Rows from an object dataset:

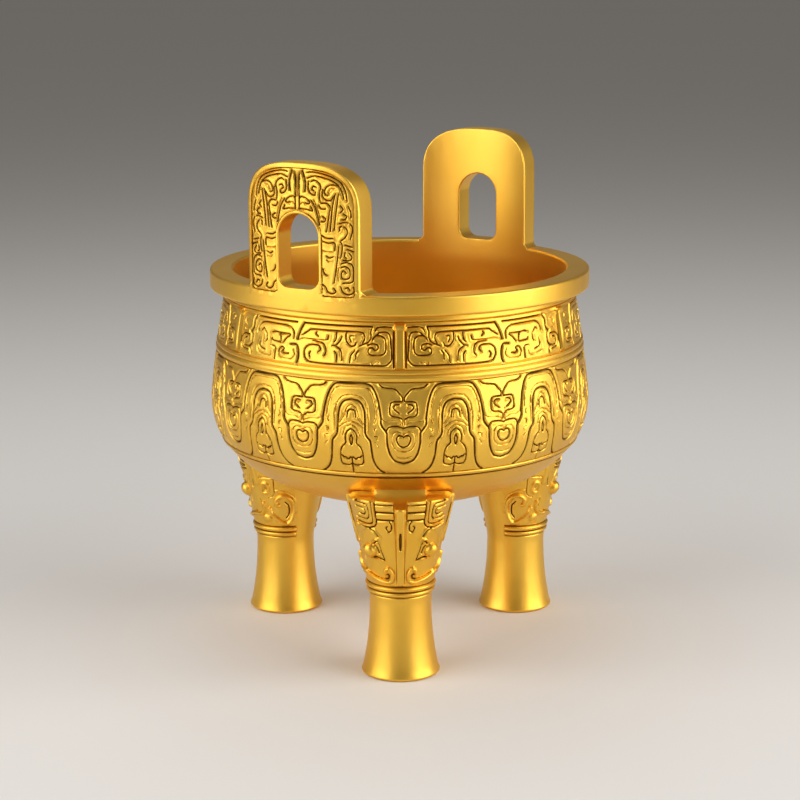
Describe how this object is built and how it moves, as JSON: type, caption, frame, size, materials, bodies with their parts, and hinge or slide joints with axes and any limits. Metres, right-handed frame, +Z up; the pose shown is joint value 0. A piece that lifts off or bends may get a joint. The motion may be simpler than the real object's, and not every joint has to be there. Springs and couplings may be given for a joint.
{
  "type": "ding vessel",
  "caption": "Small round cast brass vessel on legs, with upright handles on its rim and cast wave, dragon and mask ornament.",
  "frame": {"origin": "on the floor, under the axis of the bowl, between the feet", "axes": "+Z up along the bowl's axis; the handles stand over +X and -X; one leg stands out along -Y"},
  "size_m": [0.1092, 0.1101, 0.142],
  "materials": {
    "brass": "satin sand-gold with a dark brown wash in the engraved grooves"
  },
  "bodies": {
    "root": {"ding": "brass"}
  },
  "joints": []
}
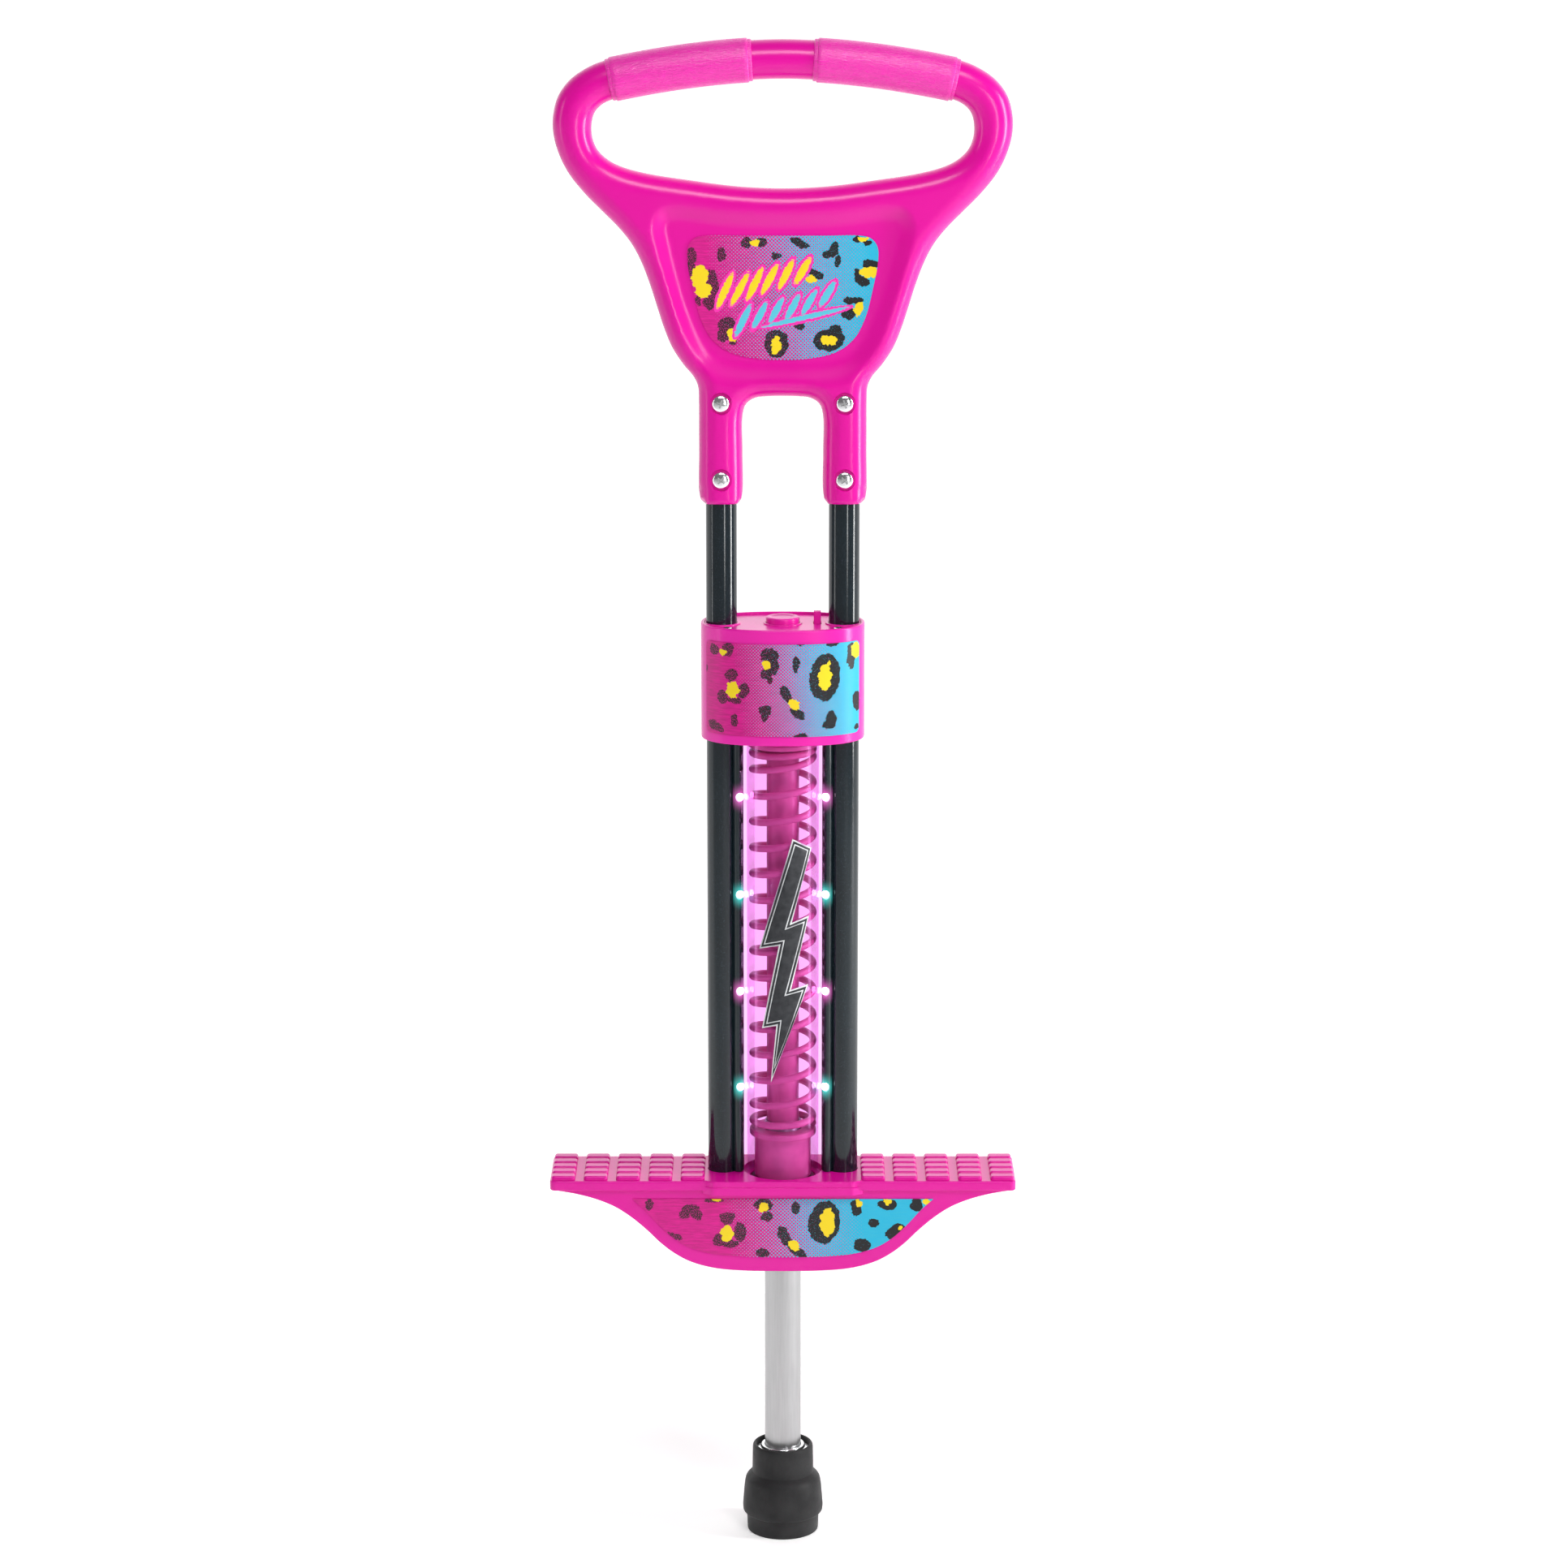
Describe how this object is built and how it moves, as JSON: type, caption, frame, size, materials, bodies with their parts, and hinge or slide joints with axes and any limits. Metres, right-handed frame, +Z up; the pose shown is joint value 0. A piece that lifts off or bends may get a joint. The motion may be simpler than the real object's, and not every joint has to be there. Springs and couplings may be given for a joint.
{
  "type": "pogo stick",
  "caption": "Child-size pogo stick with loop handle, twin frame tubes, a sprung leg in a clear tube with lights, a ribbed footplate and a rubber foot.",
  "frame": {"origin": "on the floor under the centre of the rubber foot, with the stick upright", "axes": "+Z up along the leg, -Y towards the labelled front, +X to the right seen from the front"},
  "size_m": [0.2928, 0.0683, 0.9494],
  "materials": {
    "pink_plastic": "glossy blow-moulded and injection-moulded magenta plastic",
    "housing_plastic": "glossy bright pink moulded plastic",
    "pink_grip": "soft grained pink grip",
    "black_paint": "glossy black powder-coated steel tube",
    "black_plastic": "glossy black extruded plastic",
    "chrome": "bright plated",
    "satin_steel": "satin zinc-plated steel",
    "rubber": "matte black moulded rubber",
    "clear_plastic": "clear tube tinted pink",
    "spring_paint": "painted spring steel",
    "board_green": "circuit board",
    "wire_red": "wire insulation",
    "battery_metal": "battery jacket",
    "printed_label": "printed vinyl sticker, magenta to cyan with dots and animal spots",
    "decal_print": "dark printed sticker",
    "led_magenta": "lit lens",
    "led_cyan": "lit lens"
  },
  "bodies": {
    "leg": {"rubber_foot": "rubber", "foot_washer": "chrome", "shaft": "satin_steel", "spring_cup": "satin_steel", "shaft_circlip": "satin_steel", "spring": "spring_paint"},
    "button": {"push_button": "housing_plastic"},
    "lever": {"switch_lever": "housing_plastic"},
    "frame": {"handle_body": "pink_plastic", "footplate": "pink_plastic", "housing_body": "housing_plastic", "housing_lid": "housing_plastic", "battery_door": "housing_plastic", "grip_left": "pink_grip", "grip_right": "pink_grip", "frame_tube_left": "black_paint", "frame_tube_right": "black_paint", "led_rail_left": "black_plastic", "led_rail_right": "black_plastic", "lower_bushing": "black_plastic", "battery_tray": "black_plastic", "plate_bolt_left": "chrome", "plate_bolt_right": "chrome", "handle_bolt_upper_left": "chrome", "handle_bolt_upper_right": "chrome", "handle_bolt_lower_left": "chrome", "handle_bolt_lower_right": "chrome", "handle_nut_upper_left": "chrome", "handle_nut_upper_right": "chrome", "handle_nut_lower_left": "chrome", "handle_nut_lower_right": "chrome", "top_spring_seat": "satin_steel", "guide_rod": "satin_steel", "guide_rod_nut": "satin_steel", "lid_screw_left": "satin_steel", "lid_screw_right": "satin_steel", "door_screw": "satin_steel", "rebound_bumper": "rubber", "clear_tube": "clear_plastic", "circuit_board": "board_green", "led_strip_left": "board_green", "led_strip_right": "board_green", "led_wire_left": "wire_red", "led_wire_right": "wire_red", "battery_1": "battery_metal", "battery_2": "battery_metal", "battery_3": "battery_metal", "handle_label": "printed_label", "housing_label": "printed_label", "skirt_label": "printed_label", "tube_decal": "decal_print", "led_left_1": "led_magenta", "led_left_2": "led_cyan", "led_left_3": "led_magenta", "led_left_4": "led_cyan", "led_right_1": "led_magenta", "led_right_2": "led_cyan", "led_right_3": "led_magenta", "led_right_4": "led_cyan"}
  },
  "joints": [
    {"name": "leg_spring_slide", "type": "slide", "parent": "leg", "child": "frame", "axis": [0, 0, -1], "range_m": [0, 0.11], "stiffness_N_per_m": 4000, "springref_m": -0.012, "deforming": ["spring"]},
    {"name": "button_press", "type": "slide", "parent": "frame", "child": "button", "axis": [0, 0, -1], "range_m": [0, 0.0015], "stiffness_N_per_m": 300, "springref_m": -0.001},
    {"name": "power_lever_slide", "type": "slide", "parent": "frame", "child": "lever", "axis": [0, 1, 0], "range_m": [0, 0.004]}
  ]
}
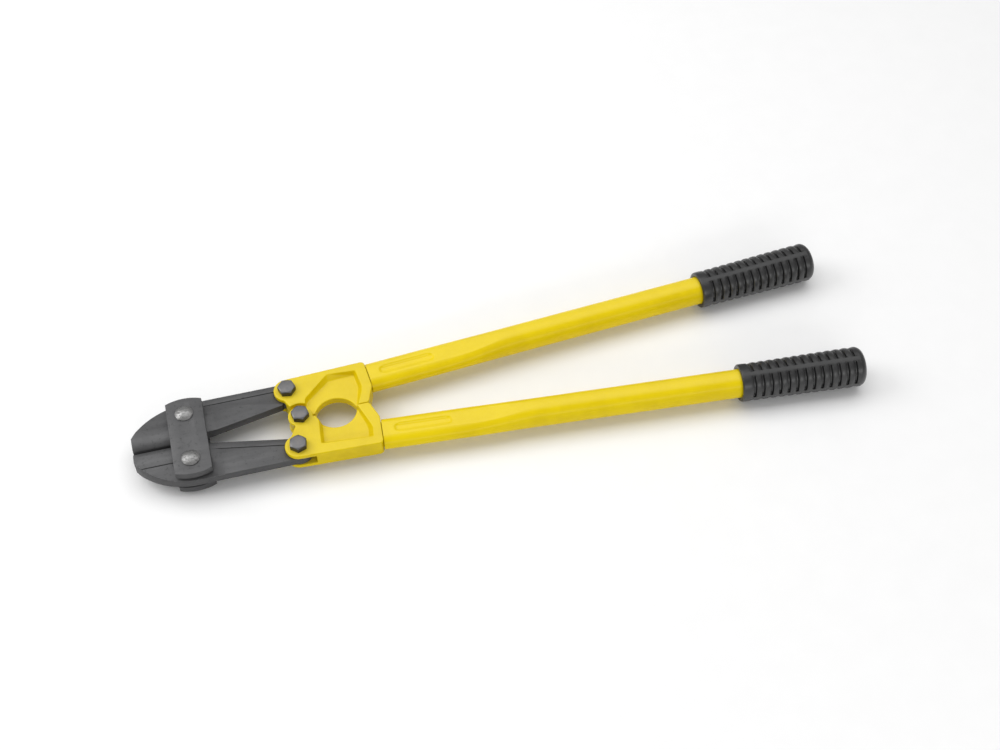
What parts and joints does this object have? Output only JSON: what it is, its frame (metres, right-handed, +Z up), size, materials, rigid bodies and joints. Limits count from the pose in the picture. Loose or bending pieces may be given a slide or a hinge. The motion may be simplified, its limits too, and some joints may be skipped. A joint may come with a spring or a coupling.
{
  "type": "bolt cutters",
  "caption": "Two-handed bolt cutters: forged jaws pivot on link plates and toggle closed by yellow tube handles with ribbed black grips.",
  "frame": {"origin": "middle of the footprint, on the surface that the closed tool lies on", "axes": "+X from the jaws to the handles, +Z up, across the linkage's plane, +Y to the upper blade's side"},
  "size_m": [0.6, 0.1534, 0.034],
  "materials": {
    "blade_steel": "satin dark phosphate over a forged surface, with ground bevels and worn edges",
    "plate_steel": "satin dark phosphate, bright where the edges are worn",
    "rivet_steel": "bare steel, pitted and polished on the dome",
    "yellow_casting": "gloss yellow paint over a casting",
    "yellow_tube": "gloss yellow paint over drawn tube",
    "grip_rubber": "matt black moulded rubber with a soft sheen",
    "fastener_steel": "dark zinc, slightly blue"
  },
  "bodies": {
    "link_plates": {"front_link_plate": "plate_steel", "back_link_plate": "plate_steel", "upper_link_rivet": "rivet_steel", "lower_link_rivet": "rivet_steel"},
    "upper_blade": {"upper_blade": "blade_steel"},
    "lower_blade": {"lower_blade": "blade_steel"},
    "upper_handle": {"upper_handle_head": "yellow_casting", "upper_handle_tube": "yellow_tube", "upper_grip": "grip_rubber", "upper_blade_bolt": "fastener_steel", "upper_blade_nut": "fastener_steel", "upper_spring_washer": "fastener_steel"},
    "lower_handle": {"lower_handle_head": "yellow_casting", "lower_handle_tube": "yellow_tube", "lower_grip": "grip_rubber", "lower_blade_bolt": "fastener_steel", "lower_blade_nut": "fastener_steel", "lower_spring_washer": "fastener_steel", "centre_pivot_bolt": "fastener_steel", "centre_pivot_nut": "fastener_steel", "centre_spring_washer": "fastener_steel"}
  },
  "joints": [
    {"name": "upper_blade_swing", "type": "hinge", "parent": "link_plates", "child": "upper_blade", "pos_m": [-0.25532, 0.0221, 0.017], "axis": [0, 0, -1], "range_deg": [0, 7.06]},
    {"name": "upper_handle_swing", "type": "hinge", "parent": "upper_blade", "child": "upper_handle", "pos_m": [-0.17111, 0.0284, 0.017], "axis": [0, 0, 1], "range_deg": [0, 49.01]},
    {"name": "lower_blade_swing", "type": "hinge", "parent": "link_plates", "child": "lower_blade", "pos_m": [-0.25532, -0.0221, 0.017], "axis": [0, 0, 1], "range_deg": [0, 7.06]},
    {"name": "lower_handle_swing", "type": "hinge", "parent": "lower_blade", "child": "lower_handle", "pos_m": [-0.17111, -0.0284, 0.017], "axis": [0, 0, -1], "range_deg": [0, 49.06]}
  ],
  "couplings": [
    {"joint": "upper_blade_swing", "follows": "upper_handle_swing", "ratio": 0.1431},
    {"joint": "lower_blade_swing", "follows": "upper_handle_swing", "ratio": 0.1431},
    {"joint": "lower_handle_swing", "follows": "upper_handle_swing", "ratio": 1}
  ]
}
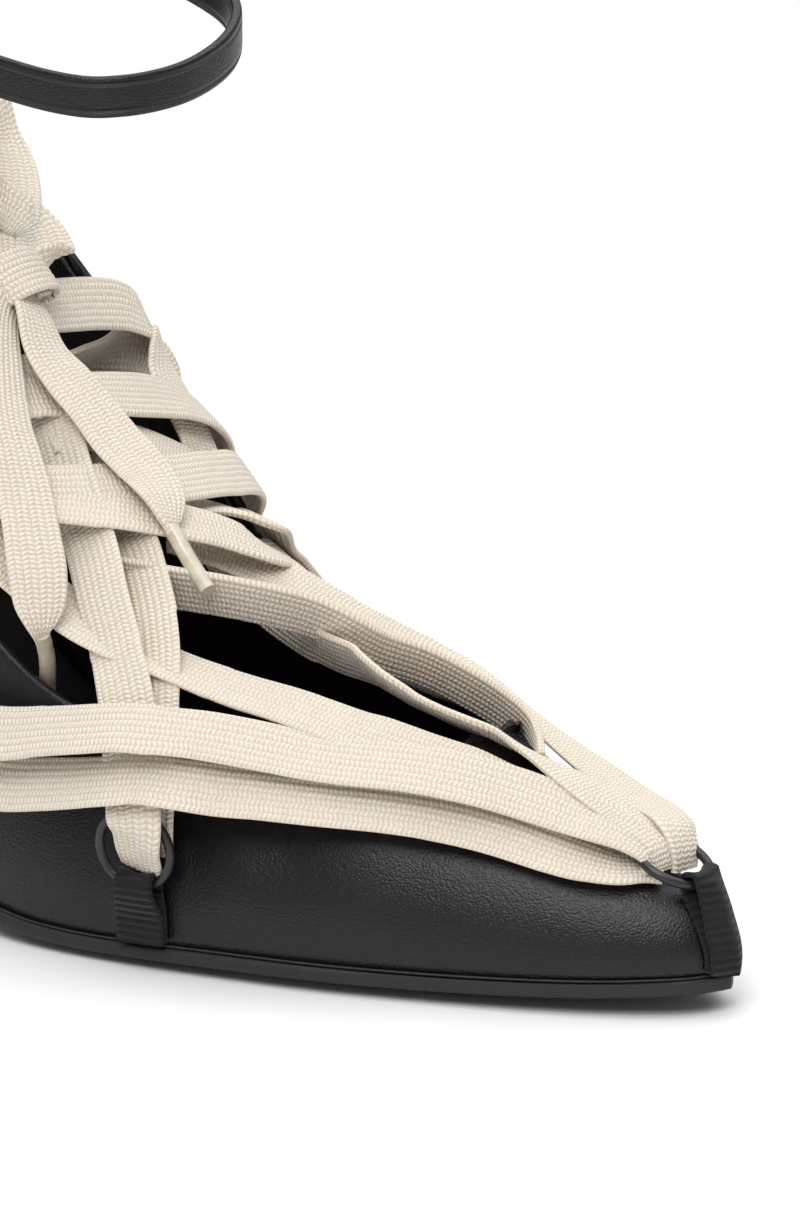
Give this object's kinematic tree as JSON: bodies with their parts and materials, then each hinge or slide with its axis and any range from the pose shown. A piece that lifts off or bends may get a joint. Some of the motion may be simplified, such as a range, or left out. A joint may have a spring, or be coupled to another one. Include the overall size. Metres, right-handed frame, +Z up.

REQUIRED TASK:
Count the lines that include the word "JSON" and state the result as a bare number.

PROBLEM SOLUTION:
4